Written by Carla Hazel Finn. This is the report from a BSPP Undergraduate Summer Vacation Bursary. Click here to read more/apply for one yourself.
Verticillium wilt (VW) is a soil-borne progressive disease caused by the root invading fungal pathogen Verticillium nonalfalfae. Use of disease-resistant hop cultivars has selected for highly virulent races of V. nonalfalfae, including the current most lethal form PV3 presenting an issue for UK hop growers especially. The methods to tackle this disease involve applying extreme phytosanitary measures, and also use of cultivars that are resistant to the progressively more virulent forms of the disease. Hence, this detrimental pathogen continues to challenge efforts to grow hops to a profitable standard in the UK. To shorten the process of resistance breeding, genome-assisted selection is an economically viable solution to aid the hop breeding process. I worked for 10 weeks at NIAB EMR, preparing for and carrying out wilt pathogenicity assays under the supervision of PhD student Klara Hajdu. This information will ultimately provide the phenotypic information for the subsequent VW resistance quantitative-trait loci (QTL) mapping.
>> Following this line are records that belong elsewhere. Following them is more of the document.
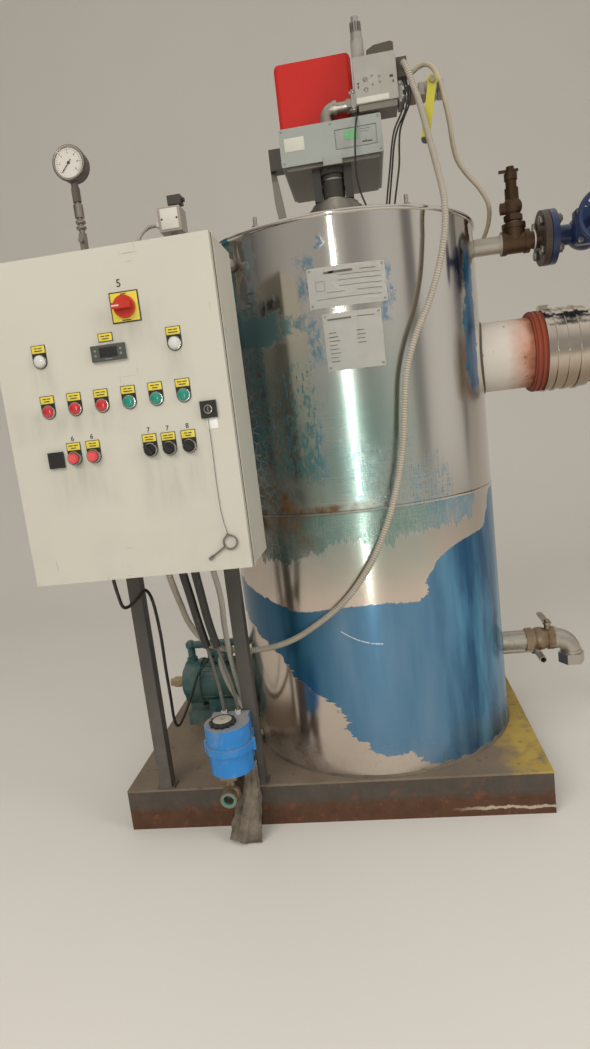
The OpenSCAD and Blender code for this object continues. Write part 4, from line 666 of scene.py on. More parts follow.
def cabinet_finish():
    """Pale powder coat with faint painted shadows below the fittings and a few scuffs."""
    f = Finish("cabinet_paint")
    x, y, z = f.split(f.place)
    tone = f.noise(f.place, 2.4, 4.0)
    base = f.mix(tone, rgb(0.475, 0.455, 0.395), rgb(0.555, 0.535, 0.465))
    # Painted shadows under the fittings, on the door's front only, broken into streaks and darkened to a grey
    # brown.
    fitting_shadows = patches(f, x, z, FITTING_SHADOWS)
    shadow_streaks = f.span(f.drawn((45, 45, 7), 4.0), 0.25, 0.75)
    front = f.span(y, -0.680, -0.686)
    base = f.mix(f.times(f.times(fitting_shadows, front), f.times(shadow_streaks, 0.42)), base, rgb(0.24, 0.225, 0.19))
    scuffs = f.times(f.scratches(0.31), f.clouds(7.0, 4.0, 0.60, 0.66))
    base = f.mix(f.times(scuffs, 0.55), base, rgb(0.20, 0.19, 0.17))
    foot = f.times(f.span(z, 0.95, 0.79), f.clouds(11.0, 6.0, 0.4, 0.75))
    base = f.mix(f.times(foot, 0.22), base, rgb(0.25, 0.22, 0.17))
    return f.put(Base_Color=base, Roughness=f.sheen(tone, 0.38, 0.5),
                 Normal=f.skin(520.0, 2.0, 0.25, 0.0004))


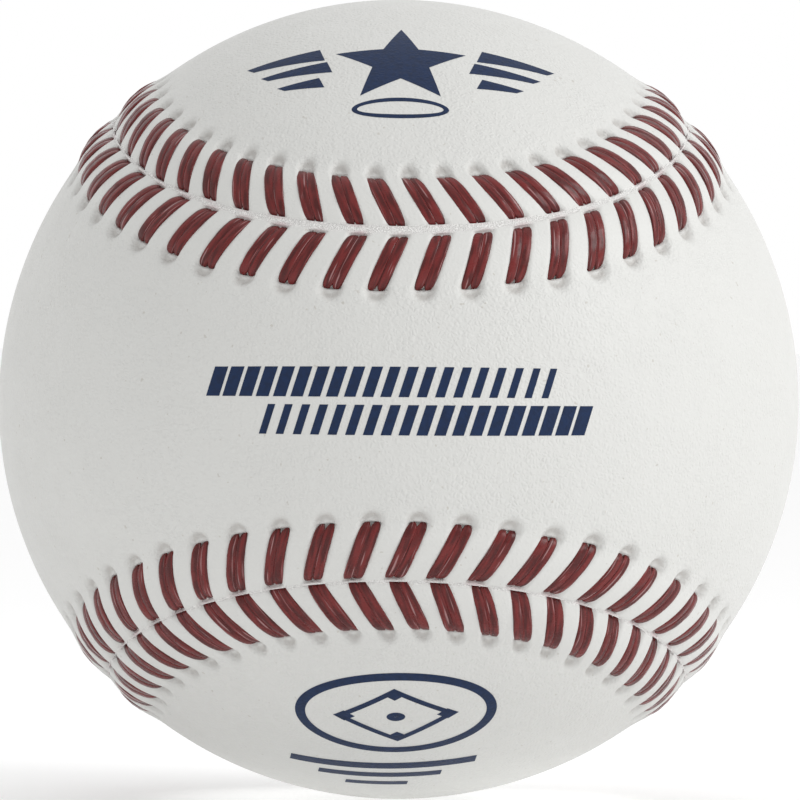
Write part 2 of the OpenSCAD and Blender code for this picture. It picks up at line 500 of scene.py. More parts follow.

This work builds upon previous research which used Sanger sequencing to identify and confirm V. nonalfalfae isolates isolated from hop farms in the UK. As part of this work, an isolate with confirmed PV3 race type was selected for consequent use in the large-scale pathogenicity assays undertaken in this project.
The experiment used plant material propagated for 182 genotypes, generated from a bi-parental cross using wilt-resistant and wilt-susceptible parents; six clonally propagated plants were artificially infected with V. nonalfalfae for each genotype. This amounted to over 1,000 plants which all required trimming, caning, and general maintenance to ensure good health before the inoculation. Once in good health, the plants were placed in randomised blocks across a class 2 licensed growing compartment.
The inoculation media containing V. nonalfalfae was grown in General Fungal Media. When a sufficient conidia count was confirmed with a haemocytometer, the wilt pathogenicity assays could proceed. This involved the uprooting of and shaking soil from the roots, artificial inoculation via root-soaking in inoculum, and repotting. The plants are currently awaiting phenotypic monitoring for disease symptoms using a 1-5 scale, from which a disease severity index (DSI) will be calculated for each individual plant. This data will then be used to give an average disease severity of each genotype, which can be used for QTL mapping.
Validating pathogen presence in the plants involves re-isolating V. nonalfalfae from the roots. I was able to perform this using priorly-prepared trial tests, which gave promising results. This also requires the making of over 1,000 agar plates to allow screening for each respective plant in the experiment, which I produced.
Throughout the project duration, I learned valuable insight into experimental design and a multitude of new lab skills and techniques. I have developed a better understanding of the paramount research conducted at EMR and have better appreciation for agricultural sciences. My time here has been usefully varied, including sexing adult hop plants (pictured) and collecting leaf material from all experimental genotypes for DNA extractions and subsequent genotyping. Perhaps most of all, my time here has irrevocably set me on the path of research, for which I am extremely grateful for.
I thoroughly enjoyed my time working with the team at EMR and hope to work with them again in the future. I’d like to thank the enthusiastic team there and extend this thanks to BSPP for the funding and hence opportunity.